Exactly. Dressing for the occasion is, after all, a decidedly Edwardian concept. Those pre-First World War years gave perhaps exaggerated expression to the notion that a man's attire should be determined by the time of day--witness all the morning coats, dinner jackets and evening dresses. "I like the sense of correctness the Edwardians had," opines Everest. "There was a sense of propriety and restraint that stood them in good stead. There was never the fear of not knowing what to wear for the occasion--it was prescribed. The problem, in my view, is that it all lacked a sense of the individual, the specific personality. I think we should try for the propriety without the restraint."
That's why Everest takes the 1960s, with its slimmer silhouette, as a starting point for his creations, but prefers much lighter-weight fabrics and a more general sense of individual comfort in his garments. Closer-fitting jackets with a higher three-button closure, and trimmer, cuffless tros are all part of the picture of conservative elegance. But more colorful and lightweight super woolens are the current mode: a dark brown nail's head suit with burnt-orange windowpane over check, worn with a pale-orange broadcloth shirt and woven silk tie, perhaps best typifies the particular blend of elegance and excitement seen in the new proprieties. Not quite British dandy, but it does herald a serious return to the suit as a showpiece.
It's James Bond we're thinking about now. Not Pierce Brosnan's Italian New Man, and certainly not Roger Moore's flared look. No, it's Sean Connery's Bond that rings the bell today. Connery's tailor for the Bond films was London's Anthony Sinclair, who pioneered what came to be known as "The Conduit Cut" (after the address of his Mayfair shop): lightweight fabrics and interior construction, narrow but shaped, single-breasted, three-button jackets, and trim tros without cuffs. It was comfortable and, for the times, minimalist. All the gimmickry came with the Aston Martin DB5. The clothes were truly modern and revolutionary: lightweight, simple, uncluttered, trim. Those are the lines along which men's classic clothing has evolved, and this is the sort of thing that speaks to our postmodern sensibilities.

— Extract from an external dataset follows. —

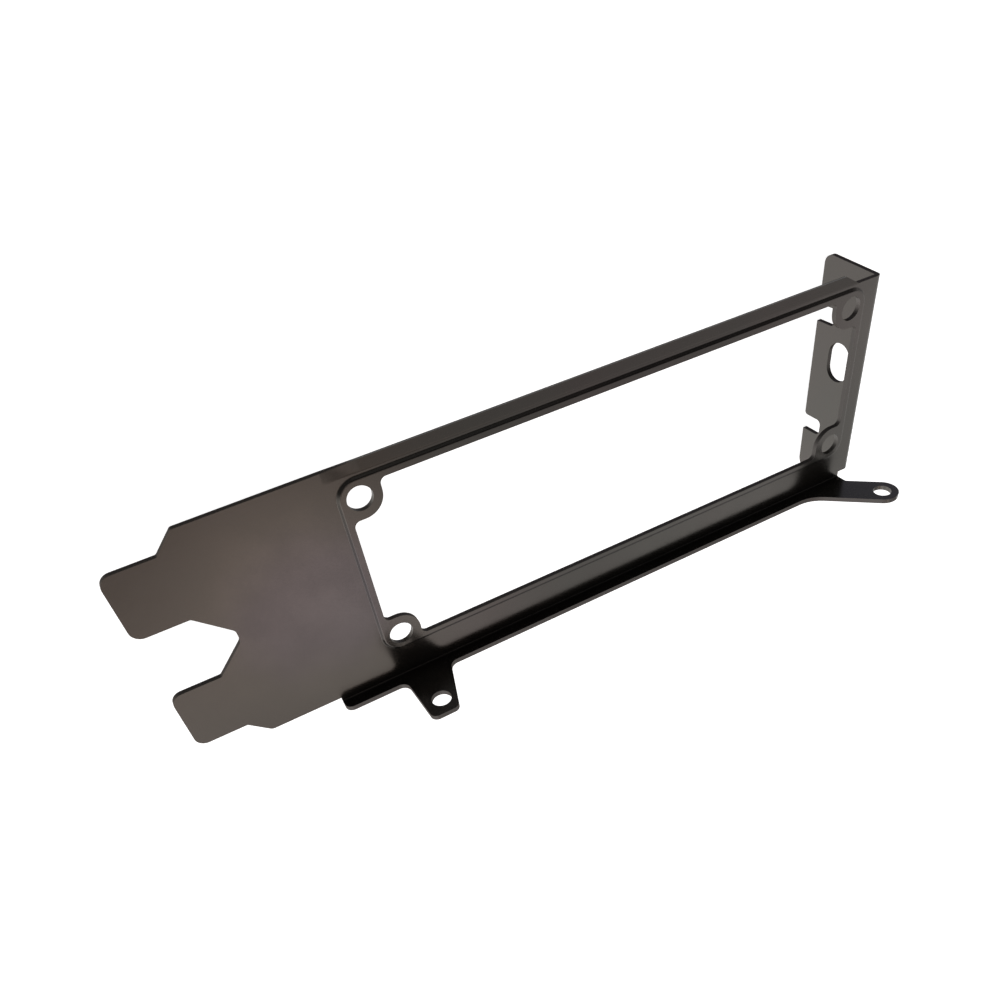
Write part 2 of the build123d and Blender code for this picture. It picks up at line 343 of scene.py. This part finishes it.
# Where the sheet was cut: faces square to the sheet, in the plate, the flange and the tab
in_flange = coat.product(
    coat.math("LESS_THAN", y, FLANGE_INNER_Y + FLANGE_DEPTH),
    coat.math("GREATER_THAN", z, FLANGE_FOOT_Z),
)
in_tab = coat.math("LESS_THAN", z, TAB_TOP_Z)
in_plate = coat.math("SUBTRACT", coat.math("SUBTRACT", 1.0, in_flange), in_tab)
folded_face = coat.math("ADD", coat.product(in_flange, across_y), coat.product(in_tab, across_x))
face_on = coat.math("ADD", coat.product(in_plate, across_z), folded_face)
flange_bend = coat.math("LESS_THAN", y, FLANGE_INNER_Y + BEND_REACH)
tab_bend = coat.math("GREATER_THAN", x, TAB_INNER_X - BEND_REACH)
in_bend = coat.math("MAXIMUM", coat.product(flange_bend, across_y), coat.product(tab_bend, across_x))
cut = coat.span(coat.math("MAXIMUM", face_on, in_bend), *CUT_LEAN)

# The walls of the four lug holes are plated more than the other cut faces
from_hole = coat.reach(
    coat.math("SUBTRACT", either_x, HOLE_X),
    coat.math("SUBTRACT", either_y, HOLE_Y),
)
hole_wall = coat.math("LESS_THAN", from_hole, HOLE_WALL)
cut = coat.product(cut, coat.math("MULTIPLY_ADD", hole_wall, HOLE_CUT_SHARE - 1, 1.0))

# Colour: slow drifts of tint, and a film from violet grey in the plate's middle to olive grey
drift = coat.noise(place, DRIFT_SCALE)
tint = coat.mix(coat.span(drift, *DRIFT_LEVEL), TINT_WARM, TINT_COOL)
from_middle = coat.vector("DISTANCE", place, PLATE_MIDDLE)
film_ring = coat.math("MULTIPLY_ADD", coat.noise(place, FILM_SCALE), FILM_WANDER, from_middle)
film = coat.mix(coat.span(film_ring, *FILM_RING), FILM_VIOLET, FILM_OLIVE)
tint = coat.mix(coat.span(x, *FILM_FADE_X), tint, film)
tint = coat.mix(cut, tint, TINT_CUT)

# Painted shade in the bend under the ears, darkening the inner corner where it falls in shade
from_bend = coat.reach(
    coat.math("SUBTRACT", y, FLANGE_INNER_Y),
    coat.math("SUBTRACT", z, FACE_Z),
)
along_flange = coat.math("GREATER_THAN", x, FLANGE_START_X)
bend_shade = coat.product(coat.span(from_bend, *BEND_SHADE_REACH), along_flange)
tint = coat.mix(coat.product(bend_shade, BEND_SHADE_SHARE), tint, PAINTED_SHADE_COLOUR)

# Painted shade on the low side of the raised field's wall, and a painted dark line along its crest
# there, which is straight between the holes
low_wall_shade = coat.product(coat.span(normal[1], *LOW_WALL_LEAN_Y), coat.span(normal[2], *LOW_WALL_LEAN_Z))
from_crest = coat.math("ABSOLUTE", coat.math("SUBTRACT", y, FIELD_LOW_Y))
crest_shade_line = coat.product(
    coat.span(from_crest, *CREST_REACH),
    coat.math("LESS_THAN", either_x, HOLE_X),
    coat.math("GREATER_THAN", z, FACE_Z),
)
# dull holds the painted shade of the low wall and the painted dark line on its crest
dull = coat.math("MAXIMUM", low_wall_shade, crest_shade_line)
tint = coat.mix(coat.product(dull, WALL_SHADE_SHARE), tint, PAINTED_SHADE_COLOUR)

# Edges, where the plating is rubbed a little brighter and a painted highlight lightens them
soft_edge = coat.add("ShaderNodeBevel", samples=6)
soft_edge.inputs["Radius"].default_value = EDGE_RADIUS
turned = coat.vector("DOT_PRODUCT", soft_edge.outputs["Normal"], surface.outputs["Normal"])
edge = coat.span(turned, *EDGE_TURN)
edge_wear_and_highlight_breakup = coat.span(coat.noise(place, EDGE_BREAKUP_SCALE, detail=3.0, rough=0.6), *EDGE_BREAKUP_LEVEL)
# Mixes in the rubbed colour, which also paints a highlight along the edges
colour = coat.mix(coat.product(edge, edge_wear_and_highlight_breakup, EDGE_WEAR_AND_HIGHLIGHT_SHARE), tint, RUBBED_AND_HIGHLIGHT_COLOUR)
coat.feed(shader.inputs["Base Color"], colour)
coat.feed(shader.inputs["Specular Tint"], coat.mix(cut, WHITE, CUT_SHEEN))

# Satin grain, drawn out a little along the bracket
stretched = coat.vector("MULTIPLY", place, GRAIN_STRETCH, output="Vector")
grain = coat.noise(stretched, GRAIN_SCALE, detail=3.0, rough=0.6)
cloud = coat.noise(place, CLOUD_SCALE, detail=3.0)
satin = coat.math(
    "ADD",
    coat.span(grain, *SATIN_LEVEL, *GRAIN_ROUGHNESS),
    coat.span(cloud, *SATIN_LEVEL, *CLOUD_ROUGHNESS),
)
coat.feed(shader.inputs["Roughness"], coat.math("ADD", satin, coat.product(cut, CUT_ROUGHNESS)))
bump = coat.add("ShaderNodeBump")
bump.inputs["Strength"].default_value = GRAIN_STRENGTH
bump.inputs["Distance"].default_value = GRAIN_HEIGHT
coat.feed(bump.inputs["Height"], grain)
coat.feed(shader.inputs["Normal"], bump.outputs["Normal"])
for slot in bracket.material_slots:
    slot.material = plating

Suits are now showing this elegant British look and influence: a slimmer shape with narrower shoulders and higher armholes, longer lines that trace the body with some subtle shaping at the waist and a flare at the skirt. Single-breasted jackets have a slightly higher three-button stance, as do the two-to-button double-breasteds; details include Connery-like ticket pockets, side vents, trimmer sleeves and lapels. Jackets and tros sit a bit closer to the body than they have for more than a decade, but they have been made more comfortable.
"I think that's really what it's all about today," says Everest. "Clothes today have to be luxurious and comfortable, exciting and elegant, conservative but individual. Men are demanding more now. They travel more, see more, are influenced by more. Making a statement and dressing for the occasion are once again fashionable."
Exactly.
G. Bruce Boyer writes about fashion for Cigar Aficionado.